How to change variable of distribution from vector to angle from fixed point? I have a distribution of vector $\textbf{x}=\langle \sin{\phi_x}\cos{\theta_x}, \sin{\phi_x}\sin{\theta_x}, \cos{\phi_x} \rangle$ on the unit sphere (von Mises-Fisher): 
\begin{align}f(\phi_x,\theta_x;\kappa)=C(\kappa)e^{\kappa \cos{\phi_x}}\sin{\phi_x},\end{align}
where $\phi_x$ and $\theta_x$ are the spherical coordinate angles ($\phi_x$: angle between $\textbf{x}$ and the $z$-axis; $\theta_x$: angle around the $z$-axis to the $x$-axis), $\kappa \geq 0$ is a scaling factor, and $C(\kappa)$ is a normalization factor. This distribution is radially symmetric.
Another vector $\textbf{v}=\langle \sin{\phi_v}, 0, \cos{\phi_v} \rangle$ is set to a fixed point on the sphere and on the $xz$-plane, where the angle between $\textbf{v}$ and $\textbf{x}$,
\begin{align}\psi(\textbf{v}, \textbf{x}) = \cos^{-1}{(\textbf{v}\cdot \textbf{x})}=\cos^{-1}{(\sin{\phi_v}\sin{\phi_x}\cos{\theta_x} + \cos{\phi_v}\cos{\phi_x})}.\end{align}
I am interested in the PDF $g(\psi)$, with a fixed $\textbf{v}$, which should only be a function of $\phi_v$ and $\kappa$. Unfortunately, $\psi(\textbf{v},\textbf{x})$is not a 1-to-1 function.
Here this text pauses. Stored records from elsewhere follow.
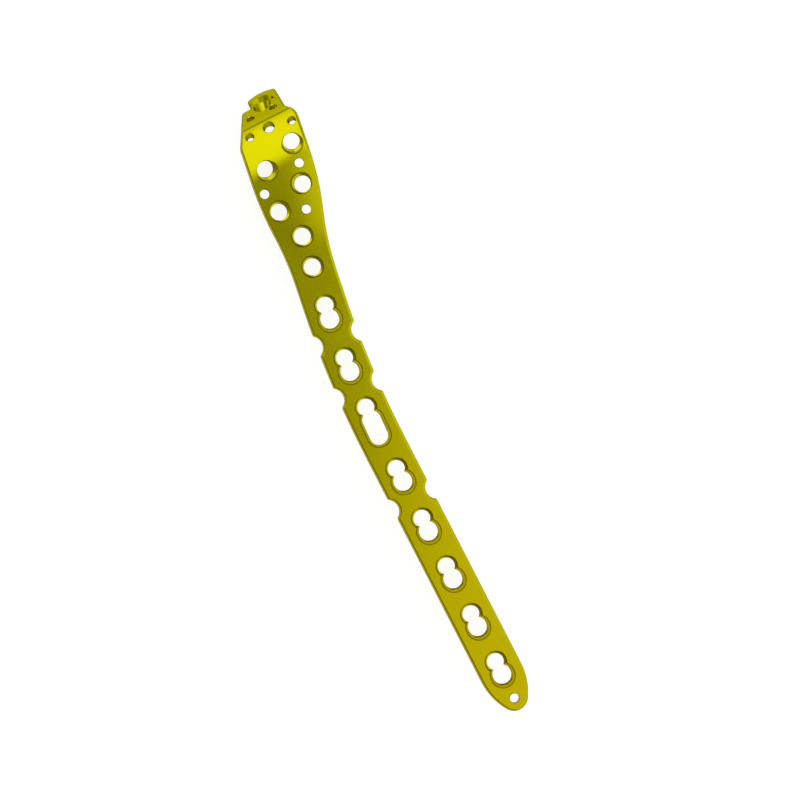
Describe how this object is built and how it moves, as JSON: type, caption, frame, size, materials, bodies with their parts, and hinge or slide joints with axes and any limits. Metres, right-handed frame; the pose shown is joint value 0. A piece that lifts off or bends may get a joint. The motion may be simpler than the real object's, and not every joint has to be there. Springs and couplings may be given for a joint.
{
  "type": "orthopedic bone plate",
  "caption": "Hooked, contoured bone plate with combination holes along a bent shaft, a flared head with locking holes and a folded hook.",
  "frame": {"origin": "on the axis of the first upright locking hole of the neck, halfway along its cylindrical land at the bone side", "axes": "+Z out of the screw side along the upright holes, +X along the straight shaft towards its bullet tip, +Y to the side that the head bends to"},
  "size_m": [0.1618, 0.0233, 0.0148],
  "materials": {
    "anodised_titanium": "satin, yellow anodised film"
  },
  "bodies": {
    "root": {"bone_plate": "anodised_titanium"}
  },
  "joints": []
}
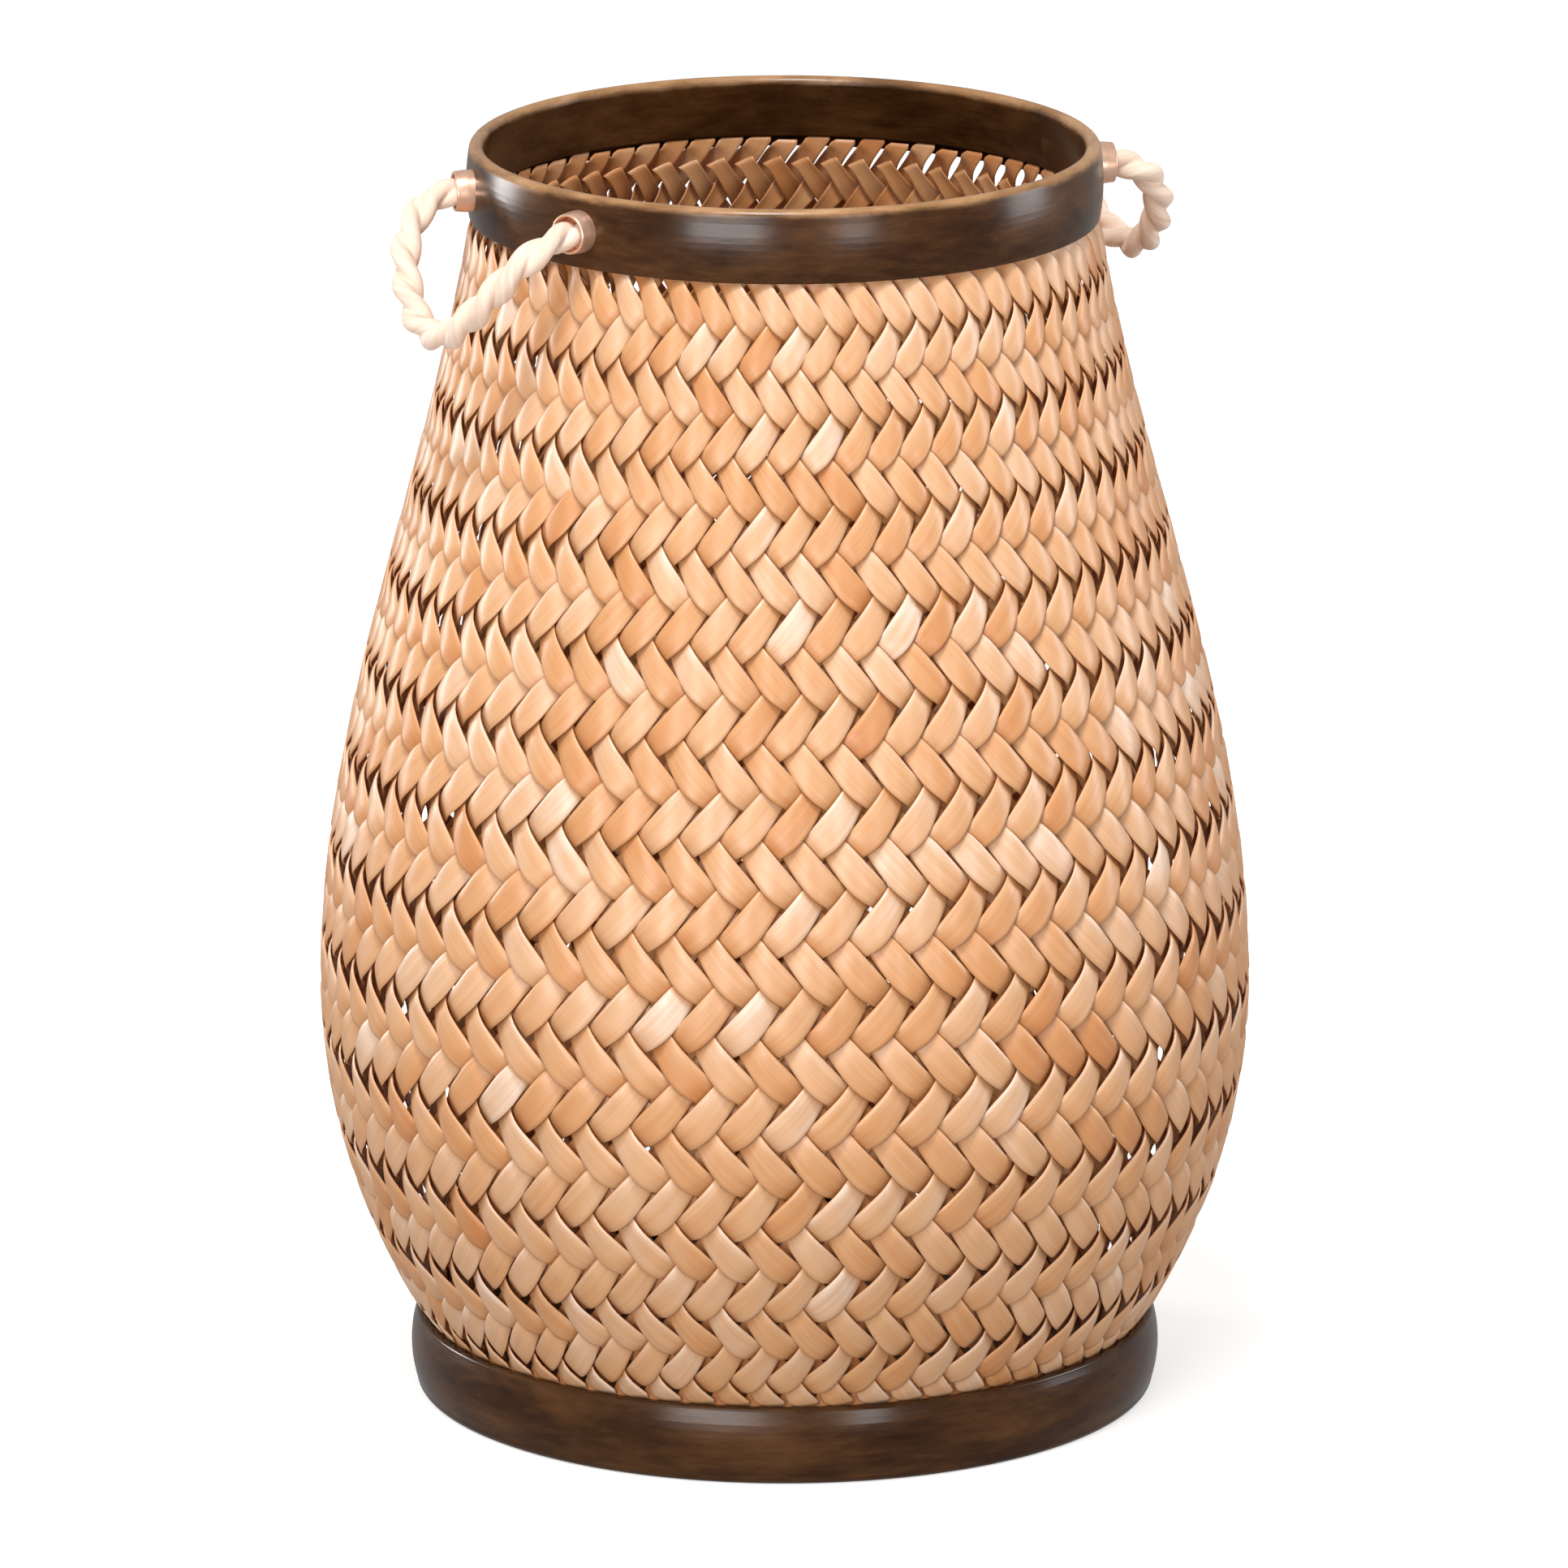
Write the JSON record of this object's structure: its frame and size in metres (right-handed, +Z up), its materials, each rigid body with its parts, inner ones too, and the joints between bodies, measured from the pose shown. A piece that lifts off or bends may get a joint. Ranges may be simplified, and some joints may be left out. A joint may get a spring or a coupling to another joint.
{
  "type": "wicker log basket",
  "caption": "Tall pot-bellied log basket: twill-woven wall between a dark bent-wood rim band and base band, wooden floor, twisted-rope side handles in metal ferrules.",
  "frame": {"origin": "centre of the standing face, on the basket's own axis", "axes": "+Z up along the basket's axis; the two handles are on +X (right) and -X (left); -Y is the front"},
  "size_m": [0.4, 0.3998, 0.548],
  "materials": {
    "weave": "satin dried palm-leaf strips, pale to orange tan",
    "dark_wood": "glossy dark walnut stain, worn lighter at the crest",
    "floor_wood": "matt dark stain",
    "copper_finish": "polished rose-copper plating",
    "rope": "soft twisted two-strand cotton",
    "steel": "zinc-plated"
  },
  "bodies": {
    "basket": {"woven_wall": "weave", "rim_band": "dark_wood", "base_band": "dark_wood", "floor_panel": "floor_wood", "floor_brads": "steel", "right_front_ferrule": "copper_finish", "right_rear_ferrule": "copper_finish", "left_front_ferrule": "copper_finish", "left_rear_ferrule": "copper_finish", "ferrule_screws": "steel", "right_front_rope_end": "rope", "right_rear_rope_end": "rope", "left_front_rope_end": "rope", "left_rear_rope_end": "rope"},
    "right_handle": {"right_rope_handle": "rope"},
    "left_handle": {"left_rope_handle": "rope"}
  },
  "joints": [
    {"name": "right_handle_swing", "type": "hinge", "parent": "basket", "child": "right_handle", "pos_m": [0.144, 0, 0.53], "axis": [0, -1, 0], "range_deg": [0, 130]},
    {"name": "left_handle_swing", "type": "hinge", "parent": "basket", "child": "left_handle", "pos_m": [-0.144, 0, 0.53], "axis": [0, 1, 0], "range_deg": [0, 130]}
  ]
}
How can I go about finding this PDF $g(\psi)$?
Edit: Added spherical area element. 
 A: Here's the answer I came up with. From the link @whuber posted (in my notation above), if $\textbf{v}$ is set to the $z$-axis,
\begin{align}f(\psi, \epsilon \mid \phi, \kappa) = C(\kappa)e^{\kappa(\cos\psi \cos\phi + \sin\psi \sin\phi\cos(\epsilon-\beta))}\sin\psi),\end{align}
where $\phi$ is the angle between $\textbf{v}$ and $\boldsymbol{\mu}$ (the center vector of $\textbf{x}$), $\psi$ is the angle between $\textbf{v}$ and $\textbf{x}$, $\epsilon$ is the angle between $\textbf{x}$ and the $x$-axis around $\textbf{v}$, and $\beta$ is the angle between $\boldsymbol{\mu}$ and the $x$-axis around $\textbf{v}$. Since we're interested in angles not vectors, we can set $\boldsymbol{\mu}$ to be on the $xz$-plane, so $\beta=0$. Then, since $\psi$ and $\epsilon$ are independent, we can integrate out $\epsilon$.
\begin{align}
\begin{split}
g(\psi \mid \phi,\kappa) & = \int_0^{2\pi}{f(\psi, \epsilon \mid \phi, \kappa) d\epsilon} \\
& = \int_0^{2\pi}{C(\kappa)e^{\kappa(\cos\psi \cos\phi + \sin\psi \sin\phi\cos\epsilon)}\sin\psi)d\epsilon} \\
& = C(\kappa)e^{\kappa\cos\psi \cos\phi}\sin\psi \int_0^{2\pi}{e^{\kappa \sin\psi \sin\phi\cos\epsilon}d\epsilon} \\
& = C(\kappa)e^{\kappa\cos\psi \cos\phi}\sin\psi (2\pi I_0(\kappa \sin\psi \sin\phi)),
\end{split}
\end{align}
where $I_0(z)$ is the modified Bessel function of the first kind and $C(\kappa)=\frac{\kappa}{4\pi \sinh \kappa}$. Simplifying,
\begin{align}
g(\psi \mid \phi,\kappa) = \frac{\kappa}{2 \sinh\kappa} e^{\kappa\cos\psi \cos\phi} \sin\psi I_0(\kappa \sin\psi \sin\phi).
\end{align}
As a quick check, if $\textbf{v}=\boldsymbol{\mu}$, then $\phi=0$, and 
\begin{align}
g(\psi \mid \kappa) = \frac{\kappa}{2 \sinh\kappa} e^{\kappa\cos\psi} \sin\psi,
\end{align}
which is the expected form of the von Mises-Fisher distribution.